End of the internal combustion engine in Europe is inevitable: PSPA

“The end of the internal combustion engine in Europe is inevitable,” Maciej Mazur, managing director of the Polish Alternative Fuels Association (PSPA) said. He added that the planned Euro 7 standard would help in the pursuit of complete transport decarbonisation in the EU.

On Wednesday the European Commission proposed new emission targets for cars by 2030 and 2035 as part of the “Fit for 55” package. By 2030 CO2 emissions in the case of passenger cars are expected to fall by 55 percent, and in the case of delivery trucks, by 50 percent compared to 2021.

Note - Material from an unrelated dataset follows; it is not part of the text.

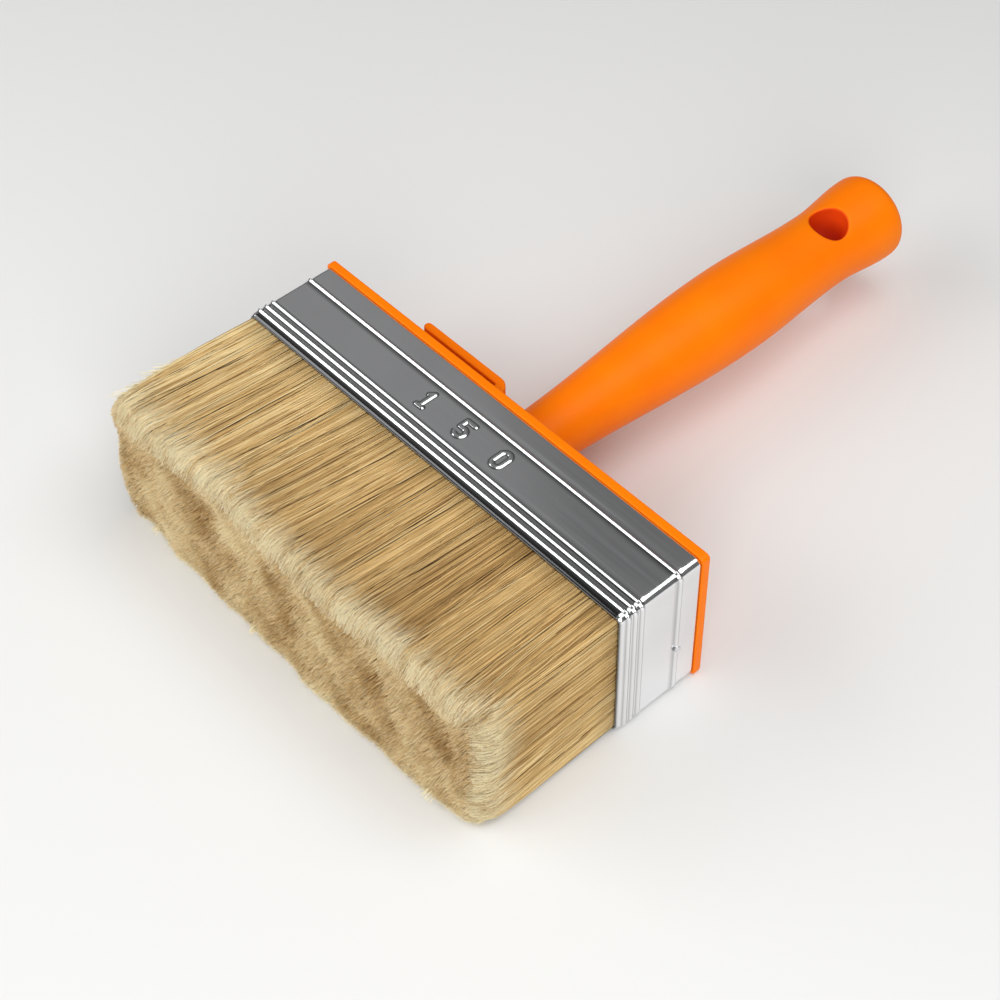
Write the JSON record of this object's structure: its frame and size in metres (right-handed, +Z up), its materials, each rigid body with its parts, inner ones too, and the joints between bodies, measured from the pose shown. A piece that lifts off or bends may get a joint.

“This means an increase in the CO2 reduction value by over 50 percent in the case of passenger cars and almost 70 percent for delivery trucks compared to the target set only 3 years ago,” the PSPA managing director noted. He emphasised that this is an ambitious goal that translates into a significant reduction in the number of cars with internal combustion engines on the road.

Assumptions of Fit for 55 package correspond to the previously announced plans of individual Member States. A similar ban is to be introduced in Denmark, Ireland, the Netherlands, Slovenia and Sweden as early as 2030. In turn, France, Spain and Portugal planned to introduce similar regulations from 2040.

“Of course, not all Member States had such plans, so the final shape of the EU regulations will be clarified in the course of intense and long-lasting negotiations between the Commission, Parliament and the Council,” Mr Mazur stressed.

From the 1st of January the EURO 6d standard has been in force. It stipulates that the permissible emission level of passenger vehicles is 95 g/km. In 2023, the ratio is to be tightened. A new standard, the EURO 7, is to be introduced in 2025.